TASK DIRECTIONS: Every line of the data must be copied exactly.

======== DATASET SECTION ========

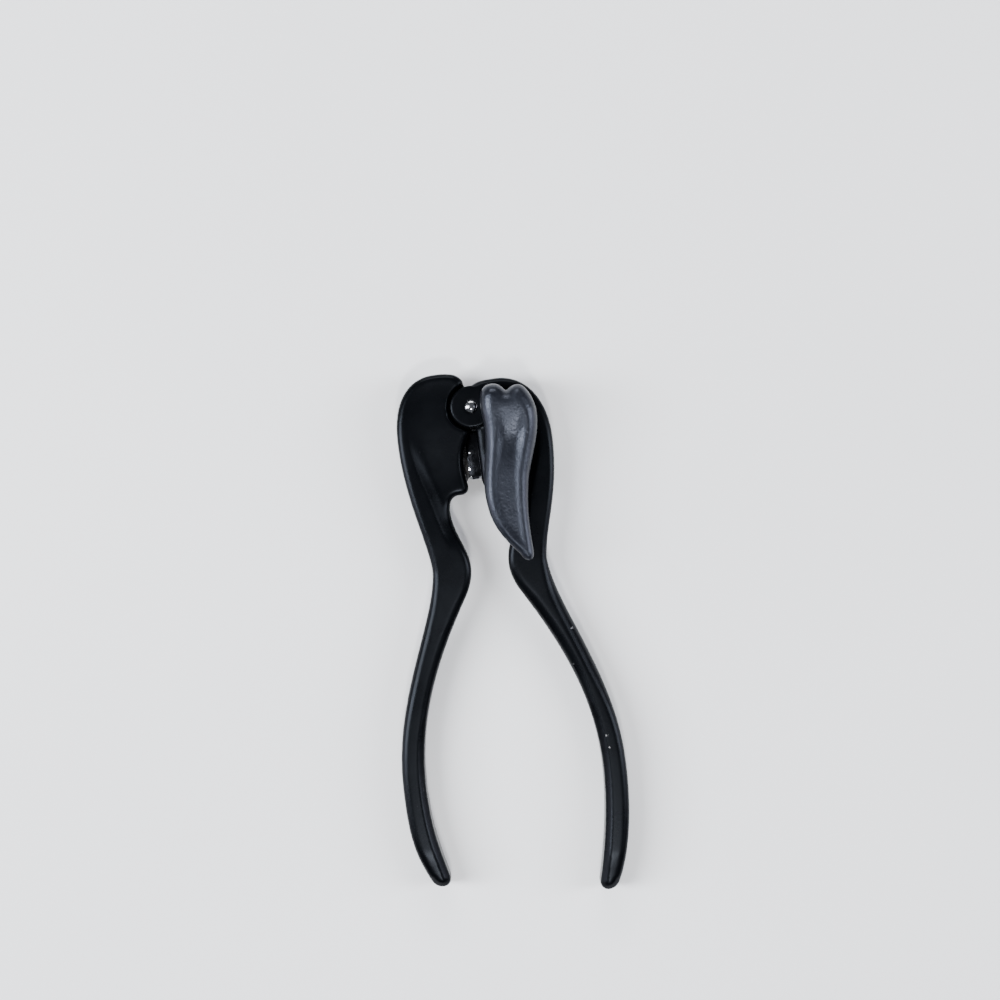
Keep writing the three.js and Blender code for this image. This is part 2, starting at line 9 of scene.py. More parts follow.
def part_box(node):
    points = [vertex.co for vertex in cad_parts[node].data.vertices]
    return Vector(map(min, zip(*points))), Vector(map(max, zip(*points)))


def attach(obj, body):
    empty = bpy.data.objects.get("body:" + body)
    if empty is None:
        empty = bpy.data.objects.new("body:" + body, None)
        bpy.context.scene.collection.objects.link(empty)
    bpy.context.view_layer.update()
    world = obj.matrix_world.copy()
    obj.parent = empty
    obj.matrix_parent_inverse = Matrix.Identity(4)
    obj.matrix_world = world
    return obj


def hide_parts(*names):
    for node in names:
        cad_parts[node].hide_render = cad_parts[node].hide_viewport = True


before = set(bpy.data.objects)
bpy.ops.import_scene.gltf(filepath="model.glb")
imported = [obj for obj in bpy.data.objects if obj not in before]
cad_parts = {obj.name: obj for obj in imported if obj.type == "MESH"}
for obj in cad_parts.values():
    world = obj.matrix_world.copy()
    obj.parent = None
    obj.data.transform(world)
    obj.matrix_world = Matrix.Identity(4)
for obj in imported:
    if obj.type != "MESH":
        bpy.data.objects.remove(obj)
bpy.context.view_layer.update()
print("frame loaded:", len(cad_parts), "nodes")

mm = 0.001
gap = 0.15 * mm      # what the CAD model leaves between neighbours


def centreOf(node):
    low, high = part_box(node)
    return (low + high) / 2


def levelsOf(node):
    low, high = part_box(node)
    return low.z, high.z


pivot = centreOf("pivot_rivet")
feedAxis = centreOf("feed_spacer")
cutterAxis = centreOf("rim_roller")
headBack = levelsOf("shaft_bush")[0] - gap
headFace = levelsOf("shaft_bush")[1]


def linked(name, mesh):
    piece = bpy.data.objects.new(name, mesh)
    bpy.context.scene.collection.objects.link(piece)
    return piece


def fromBmesh(name, bm):
    mesh = bpy.data.meshes.new(name)
    bm.to_mesh(mesh)
    bm.free()
    return linked(name, mesh)


def applied(piece):
    # turn the modifier stack into the piece's own mesh
    bpy.context.view_layer.update()
    graph = bpy.context.evaluated_depsgraph_get()
    mesh = bpy.data.meshes.new_from_object(piece.evaluated_get(graph))
    piece.modifiers.clear()
    old = piece.data
    piece.data = mesh
    bpy.data.meshes.remove(old)
    return piece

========

OUTPUT FOR THIS EXERCISE:
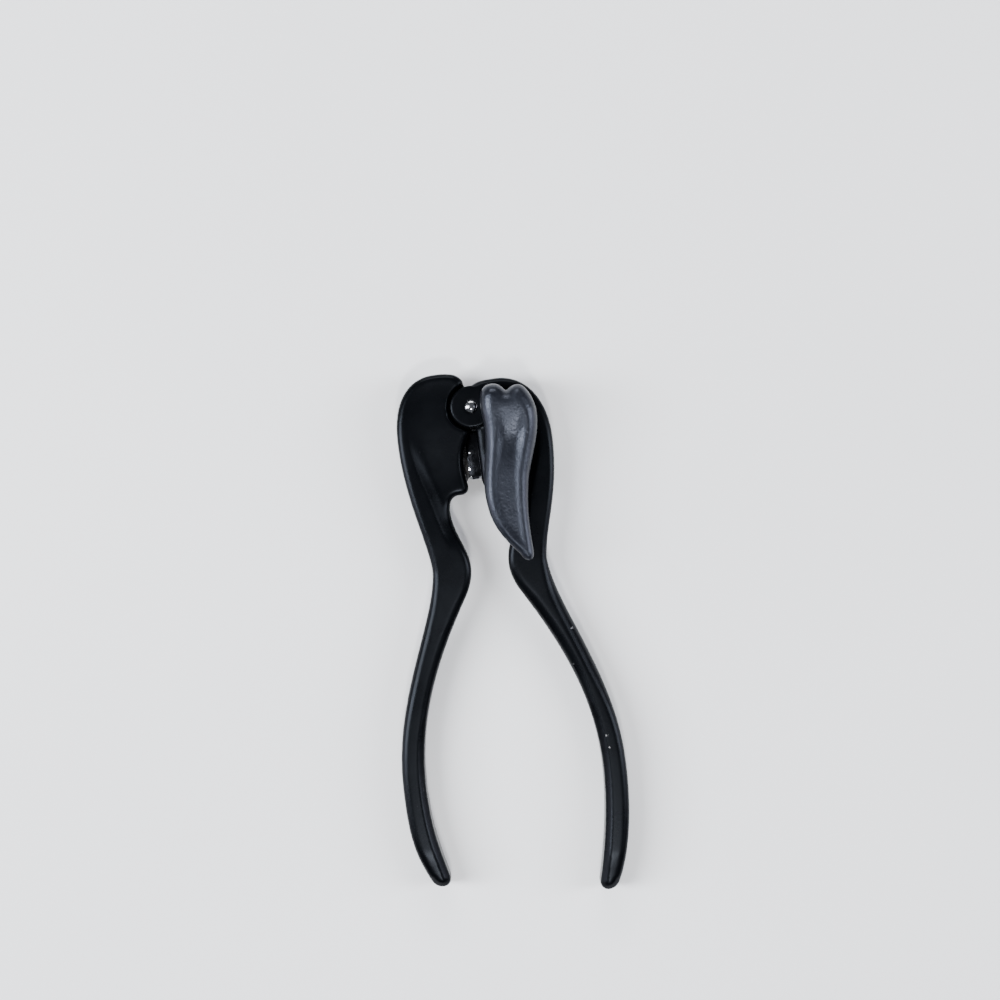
Keep writing the three.js and Blender code for this image. This is part 2, starting at line 9 of scene.py. More parts follow.
def part_box(node):
    points = [vertex.co for vertex in cad_parts[node].data.vertices]
    return Vector(map(min, zip(*points))), Vector(map(max, zip(*points)))


def attach(obj, body):
    empty = bpy.data.objects.get("body:" + body)
    if empty is None:
        empty = bpy.data.objects.new("body:" + body, None)
        bpy.context.scene.collection.objects.link(empty)
    bpy.context.view_layer.update()
    world = obj.matrix_world.copy()
    obj.parent = empty
    obj.matrix_parent_inverse = Matrix.Identity(4)
    obj.matrix_world = world
    return obj


def hide_parts(*names):
    for node in names:
        cad_parts[node].hide_render = cad_parts[node].hide_viewport = True


before = set(bpy.data.objects)
bpy.ops.import_scene.gltf(filepath="model.glb")
imported = [obj for obj in bpy.data.objects if obj not in before]
cad_parts = {obj.name: obj for obj in imported if obj.type == "MESH"}
for obj in cad_parts.values():
    world = obj.matrix_world.copy()
    obj.parent = None
    obj.data.transform(world)
    obj.matrix_world = Matrix.Identity(4)
for obj in imported:
    if obj.type != "MESH":
        bpy.data.objects.remove(obj)
bpy.context.view_layer.update()
print("frame loaded:", len(cad_parts), "nodes")

mm = 0.001
gap = 0.15 * mm      # what the CAD model leaves between neighbours


def centreOf(node):
    low, high = part_box(node)
    return (low + high) / 2


def levelsOf(node):
    low, high = part_box(node)
    return low.z, high.z


pivot = centreOf("pivot_rivet")
feedAxis = centreOf("feed_spacer")
cutterAxis = centreOf("rim_roller")
headBack = levelsOf("shaft_bush")[0] - gap
headFace = levelsOf("shaft_bush")[1]


def linked(name, mesh):
    piece = bpy.data.objects.new(name, mesh)
    bpy.context.scene.collection.objects.link(piece)
    return piece


def fromBmesh(name, bm):
    mesh = bpy.data.meshes.new(name)
    bm.to_mesh(mesh)
    bm.free()
    return linked(name, mesh)


def applied(piece):
    # turn the modifier stack into the piece's own mesh
    bpy.context.view_layer.update()
    graph = bpy.context.evaluated_depsgraph_get()
    mesh = bpy.data.meshes.new_from_object(piece.evaluated_get(graph))
    piece.modifiers.clear()
    old = piece.data
    piece.data = mesh
    bpy.data.meshes.remove(old)
    return piece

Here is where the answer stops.